Feel free to educate me since I have no experience in the matter, but I am curious.
BSD does have a relevant part of the market – in iOS. The problem is there is not much cooperation between companies in the embedded space when using BSD, so it doesn’t get better outside of dedicated products like iOS where significant resources are put behind it by a single player.
Conversely, there’s a number of real-time projects that are merely maintaining branches of the official Linux Kernel, and providing fixes back to the mainline kernel so it becomes easier to setup real-time systems using Linux.
So Linux is not in that position due to market forces – it had to overcome substantial market forces to get to that position. Rather it is in that position because it really is among the best in numerous views.

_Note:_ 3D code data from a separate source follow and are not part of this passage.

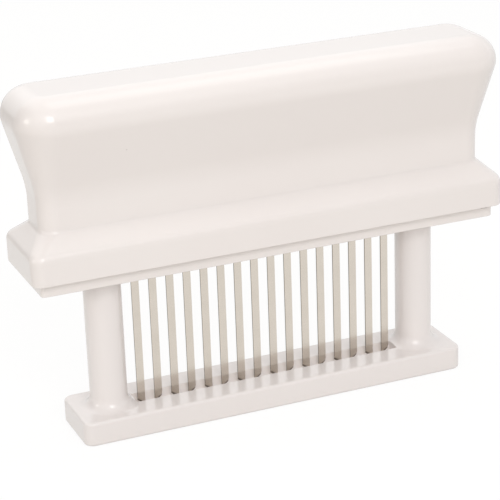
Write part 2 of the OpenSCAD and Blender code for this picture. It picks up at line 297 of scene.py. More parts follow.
def ring_bend(before: Vector, at: Vector, after: Vector, reach: float, steps: int) -> list[Vector]:
    """Round the bend of a side profile at one ring.

    Args:
        before: the ring before the bend.
        at: the ring at the bend.
        after: the ring after the bend.
        reach: distance from the bend at which the round starts, in the profile.
        steps: number of steps across the round.

    Returns:
        The rings across the round.
    """

    def toward(other: Vector) -> Vector:
        """Step from the bend towards another ring by the reach."""
        run = math.hypot(other[0] - at[0], other[2] - at[2])
        return at + (other - at) * (reach / run)

    start, stop = toward(before), toward(after)
    rings = []
    for i in range(steps + 1):
        t = i / steps
        rings.append((1 - t) ** 2 * start + 2 * t * (1 - t) * at + t * t * stop)
    return rings


def draw_ring(obj: Object, level: Vector, index: int, steps: int) -> None:
    """Add one ring, in millimetres, as a round-cornered outline in its own vertex group."""
    z, half_l, half_d, corner = level
    if index:
        bpy.ops.mesh.select_all(action="DESELECT")
        bpy.ops.mesh.primitive_plane_add(size=2)
    bpy.ops.transform.translate(value=(0, 0, z * MM))
    bpy.ops.transform.resize(value=(half_l * MM, half_d * MM, 1))
    bpy.ops.mesh.bevel(
        offset_type="OFFSET", offset=corner * MM, segments=steps, profile=0.5, affect="VERTICES"
    )
    group = obj.vertex_groups.new(name=f"ring_{index}")
    obj.vertex_groups.active_index = group.index
    bpy.ops.object.vertex_group_assign()
    bpy.ops.mesh.delete(type="ONLY_FACE")


def pick_rings(obj: Object, *indices: int) -> None:
    """Select whole rings by their vertex groups, in edit mode."""
    bpy.ops.mesh.select_all(action="DESELECT")
    for index in indices:
        obj.vertex_groups.active_index = index
        bpy.ops.object.vertex_group_select()


def loft(name: str, rings: Sequence[Vector], steps: int) -> Object:
    """Bridge a stack of rings into one closed skin.

    Args:
        name: the object's name.
        rings: the rings in order, in millimetres.
        steps: number of steps round each corner.

    Returns:
        The new object.
    """
    obj = added(name, bpy.ops.mesh.primitive_plane_add, size=2)
    with editing(obj):
        for index, level in enumerate(rings):
            draw_ring(obj, level, index, steps)
        for index in range(len(rings) - 1):
            pick_rings(obj, index, index + 1)
            bpy.ops.mesh.bridge_edge_loops()
        for index in (0, len(rings) - 1):
            pick_rings(obj, index)
            bpy.ops.mesh.edge_face_add()
    obj.vertex_groups.clear()
    return obj


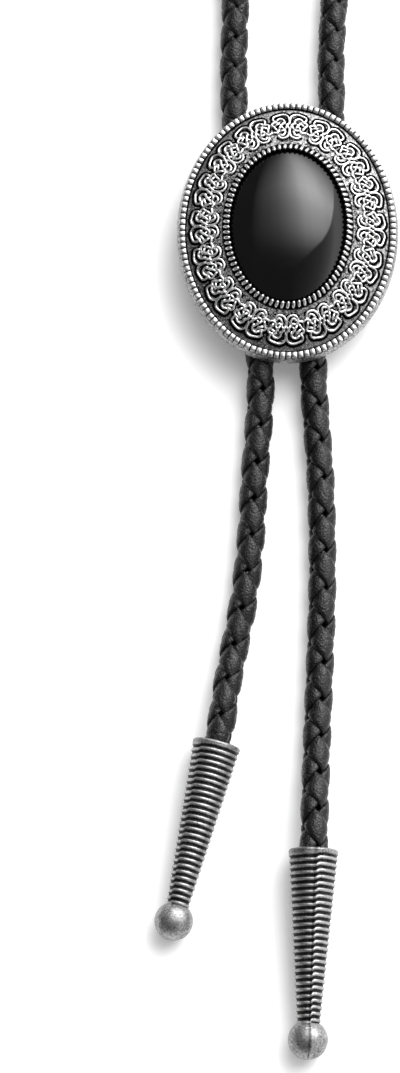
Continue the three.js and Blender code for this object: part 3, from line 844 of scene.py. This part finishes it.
# The lines of all knots, side by side round the field, swept into raised strands.
def makeKnots():
    across, along, _ = fieldOval(knots["share"])
    fine, run = ovalRun(across, along)
    points, edges = [], []
    for knot in range(knots["count"]):
        middle = run[-1] * (0.25 + knot / knots["count"])  # the first knot is at the top
        for mirror in (1, -1):
            for strand in knotStrands.values():
                line, rise = strandLine(strand["points"], mirror * strand["level"])
                angle = np.interp((middle - mirror * line[:, 0]) % run[-1], run, fine)
                ahead = unit(np.stack([-across * np.sin(angle), along * np.cos(angle)], 1))
                x = across * np.cos(angle) + line[:, 1] * ahead[:, 1]
                y = along * np.sin(angle) - line[:, 1] * ahead[:, 0]
                z = fieldHeight(x, y) + rise
                first = len(points)
                points += np.stack([x, y, z], 1).tolist()
                edges += [(first + k, first + k + 1) for k in range(len(line) - 1)]
    mesh = bpy.data.meshes.new("knotwork")
    mesh.from_pydata([tuple(c * mm for c in p) for p in points], edges, [])
    section = strandSection()
    obj = runTree(addObject("knotwork", mesh), knotTree(section), {})
    bpy.data.objects.remove(section)
    return obj


finishPiece(castingBody(), "cast_silver", "slide")
shoulder = (slide["width"] / 2 - slide["wallFlare"], slide["length"] / 2 - slide["wallFlare"])
finishPiece(makeRing("rib_ring", ribShape(), shoulder, {
    "Height": slide["ribTop"] * mm, "Count": ribs["count"], "Seed": ribs["seed"],
}), "cast_silver")
finishPiece(makeRing("bead_ring", beadShape(), beads["oval"], {
    "Height": beads["height"] * mm, "Count": beads["count"], "Turn": math.radians(beads["slant"]),
    "Seed": beads["seed"],
}), "cast_silver")
finishPiece(makeStipple(), "cast_silver")
finishPiece(makeKnots(), "cast_silver")
print("slide cast")


stone = {
    "width": 21.8, "length": 29.7, "base": 9.2, "edge": 1.8, "height": 5.4, "cap": 0.7, "rows": 44,
    "chamfer": 0.1, "shoulder": 0.15, "crown": 0.008,
}


# A straight edge and a cap of a sphere, stretched to the oval.
def makeStone():
    half = (stone["width"] / 2, stone["length"] / 2)
    base, chamfer, top = stone["base"], stone["chamfer"], stone["base"] + stone["edge"]
    rows = [
        ovalRow(half[0] - chamfer, half[1] - chamfer, base), ovalRow(*half, base + chamfer),
        ovalRow(*half, top - stone["shoulder"]),
    ]
    rim = math.sqrt(1 - stone["cap"] ** 2)
    for share in np.linspace(1, stone["crown"], stone["rows"]):
        rise = (math.sqrt(1 - (stone["cap"] * share) ** 2) - rim) / (1 - rim)
        height = top + (stone["height"] - stone["edge"]) * rise
        rows.append(ovalRow(half[0] * share, half[1] * share, height))
    skin, faces = solidRows(rows)
    mesh = meshFrom("cabochon", skin * mm, faces)
    mesh.materials.append(stoneBlack)
    return addObject("cabochon", mesh)


finishPiece(makeStone(), "black_stone", "stone")
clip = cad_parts["back_clip"]
clip.data.materials.clear()
clip.data.materials.append(nickel)
print("stone set")


# The sky is charted on a plane overhead, one high: across runs to the right and along runs up the picture.
# Each stop is a place and a level, and each stop of the edge a place and a share of its reach. The ranges are
# the places that each of the four curves covers.
studio = {
    "floorSize": 10.0, "floor": 0.9, "floorRoughness": 0.9, "floorGlow": 0.2,
    "window": 9.6, "room": 0.15, "beyond": 2.0, "horizon": 0.02, "skew": 0.12, "skewFrom": 0.7,
    "across": [
        (-1.0, 0.0), (-0.72, 0.05), (-0.43, 0.115), (-0.23, 0.2), (-0.05, 0.36), (0.13, 0.58),
        (0.32, 0.88), (0.54, 1.0), (0.83, 0.95), (1.2, 0.75), (2.0, 0.6),
    ],
    "along": [
        (-0.3, 0.0), (-0.14, 0.03), (-0.03, 0.1), (0.08, 0.25), (0.19, 0.41), (0.3, 0.54), (0.41, 0.62),
        (0.54, 0.73), (0.7, 0.9), (0.9, 1.0), (1.2, 0.9), (1.6, 0.72), (2.3, 0.5), (3.4, 0.25), (4.5, 0.1),
    ],
    "edge": [
        (-0.3, 0.05), (-0.15, 0.12), (0.0, 0.207), (0.13, 0.293), (0.27, 0.36), (0.45, 0.433),
        (0.6, 0.477), (0.8, 0.527), (1.1, 0.607), (1.6, 0.72), (2.6, 0.95),
    ],
    "edgeReach": 3.0, "edgeSoftness": 0.08,
    "glow": [
        (0.1, 0.0), (0.35, 0.04), (0.6, 0.1), (0.9, 0.2), (1.3, 0.45), (1.7, 0.82), (2.4, 0.78),
        (3.2, 0.52), (6.0, 0.18),
    ],
    "ranges": {"across": (-1, 2), "along": (-0.5, 4.5), "edge": (-0.5, 3), "glow": (0, 6)},
}


# A pale floor under one large window light, up and to the right, that is brightest along its right edge.
def makeStudio():
    size = studio["floorSize"]
    corners = [(-size, -size, 0), (size, -size, 0), (size, size, 0), (-size, size, 0)]
    floor = addObject("floor", meshFrom("floor", corners, [(0, 1, 2, 3)]))
    material, tree, shader = newMaterial("floor_paper")
    shader.inputs["Base Color"].default_value = (studio["floor"],) * 3 + (1,)
    shader.inputs["Roughness"].default_value = studio["floorRoughness"]
    shader.inputs["Emission Color"].default_value = (1, 1, 1, 1)
    shader.inputs["Emission Strength"].default_value = studio["floorGlow"]
    floor.data.materials.append(material)
    world = bpy.data.worlds.new("studio")
    world.use_nodes = True
    bpy.context.scene.world = world
    sky = world.node_tree

    def curve(name, value):
        return rampBetween(sky, value, studio[name], *studio["ranges"][name])

    direction = addNode(sky, "ShaderNodeTexCoord").outputs["Generated"]
    x, y, z = addNode(sky, "ShaderNodeSeparateXYZ", Vector=direction).outputs
    height = calc(sky, "MAXIMUM", z, studio["horizon"])
    across, along = calc(sky, "DIVIDE", x, height), calc(sky, "DIVIDE", y, height)
    edge = calc(sky, "MULTIPLY", curve("edge", along), studio["edgeReach"])
    past = calc(sky, "SUBTRACT", edge, across)
    inside = calc(sky, "MULTIPLY_ADD", past, 1 / studio["edgeSoftness"], 0.5, clamp=True)
    leaning = calc(sky, "MULTIPLY_ADD", along, studio["skew"], -studio["skew"] * studio["skewFrom"])
    fromLeft = curve("across", calc(sky, "ADD", across, leaning))
    fromFoot = curve("along", along)
    window = calc(sky, "MULTIPLY", calc(sky, "MULTIPLY", fromLeft, fromFoot), studio["window"])
    window = calc(sky, "MULTIPLY", window, inside)
    outside = calc(sky, "MULTIPLY", calc(sky, "SUBTRACT", 1.0, inside), studio["beyond"])
    glow = calc(sky, "MULTIPLY", curve("glow", across), outside)
    level = calc(sky, "ADD", window, glow)
    level = calc(sky, "MULTIPLY", level, calc(sky, "GREATER_THAN", z, studio["horizon"]))
    back = sky.nodes["Background"]
    back.inputs[0].default_value = (1, 1, 1, 1)
    sky.links.new(calc(sky, "ADD", level, studio["room"]), back.inputs[1])
    bpy.context.scene.view_settings.view_transform = "Standard"


makeStudio()
print("studio lit")
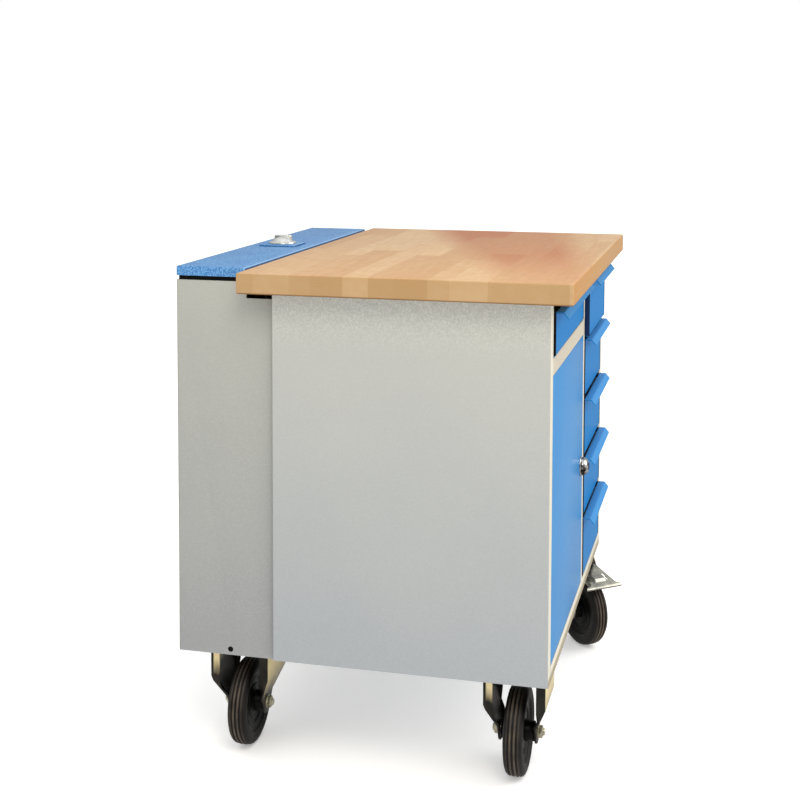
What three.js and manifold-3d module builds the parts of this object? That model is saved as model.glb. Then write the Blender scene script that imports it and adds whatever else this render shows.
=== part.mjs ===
// Mobile workbench with drawers: a sheet-steel cabinet under a beech worktop, with a rear housing for a
// lift-out tool panel, two fixed castors at the left end and two braked swivel castors at the right end.
// Units are millimetres. Inside the bench group x runs from the left side panel's outer face, y from the
// front of the cabinet towards the back, and z up from the floor. ORIGIN puts the middle of the floor at 0.
import * as THREE from 'three';
import { mergeVertices } from 'three/addons/utils/BufferGeometryUtils.js';
import { RoundedBoxGeometry } from 'three/addons/geometries/RoundedBoxGeometry.js';
import Module from 'manifold-3d';

const wasm = await Module();
wasm.setup();

// ---- driving dimensions ----
const GAP = 0.3;                 // air between pieces that touch
const SHEET = 1.5;               // sheet-steel thickness
const CABINET = { width: 770, depth: 470, bottom: 190, top: 819.7 };
const WORKTOP = { overhang: 41, front: -40, back: 518, bottom: 820, thick: 35, edgeRadius: 4 };
const ORIGIN = { x: CABINET.width / 2, y: 292 };
const BASE_Z = 202;              // underside of the base sheet, where the castors bolt on
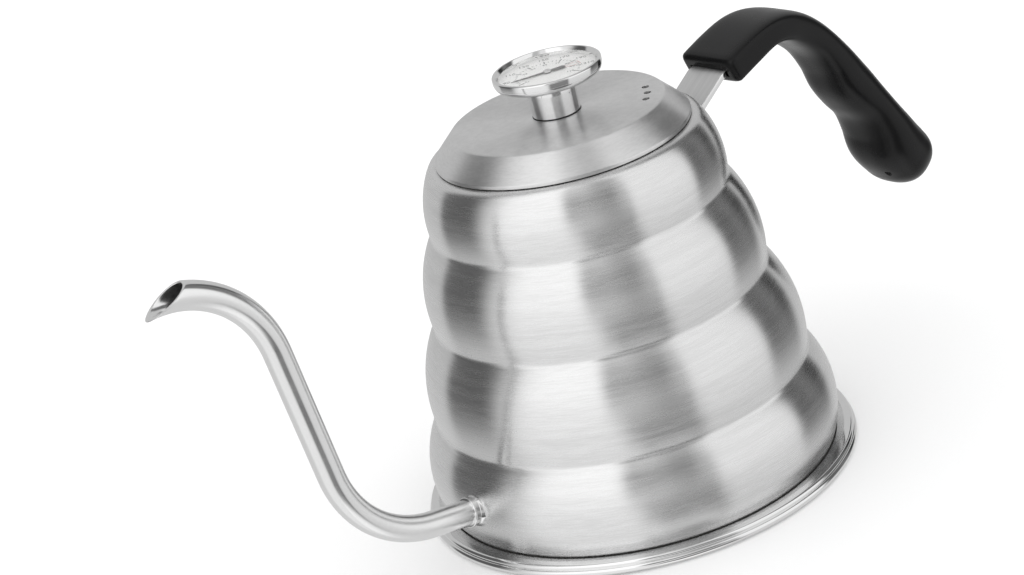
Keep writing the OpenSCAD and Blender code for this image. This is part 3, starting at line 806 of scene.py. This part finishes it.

Yes, Linus Torvalds has officially endorsed what nVidia and others do. So that won’t likely change anytime soon, and without him against it (or whomever eventually replaces him) it’ll be hard to prosecute anyone doing that. His position is for pragmatic reasons – he’d rather encourage the use of Linux that way, then keep it out of the market.
So again, it helps everyone since you can more easily pull those binary modules in from others in an approved manner instead of necessarily having to write your own, or port them over.
TemporalBeing,
“BSD does have a relevant part of the market – in iOS.”
Ah yes, the unspoken cousin It still didn’t make EE’s list though. I wonder what their qualifications were for the embedded market.
“So Linux is not in that position due to market forces – it had to overcome substantial market forces to get to that position. Rather it is in that position because it really is among the best in numerous views.”
Well, it’s widespread adoption hasn’t occurred without merit, so please don’t take what I’m about to say the wrong way. But now that linux is in a dominant position there is a real risk of linux getting chosen over alternatives simply because is the defacto standard of open source kernels rather than because it is the best. In some cases the linux kernel seems to be lagging behind by many years (ie ZFS, unionfs, async file io, non-fork spawning, …) Even so I still choose linux because linux is better supported and the market is bigger. There are market forces at work.
Edit: Just to reiterate, linux is a great choice for embedded devices. My only objection with your post was the notion that market position is solely based on merit without influence from market factors.
Edited 2013-03-05 21:17 UTC
Agreed.
Linux got there on merit; but people will now choose it as you said for “de facto” reasons.
They probably used a common definition similar to “a device that performs fixed control functions”.
I can’t imagine an iPhone would be considered an “embedded device” unless it were dedicated to controlling a robot arm, optimizing the efficiency of an internal combustion engine, flying a drone, or something similar, and since as far as I know that’s not the market Apple is targeting, iOS would be considered part of the general computing rather than embedded market.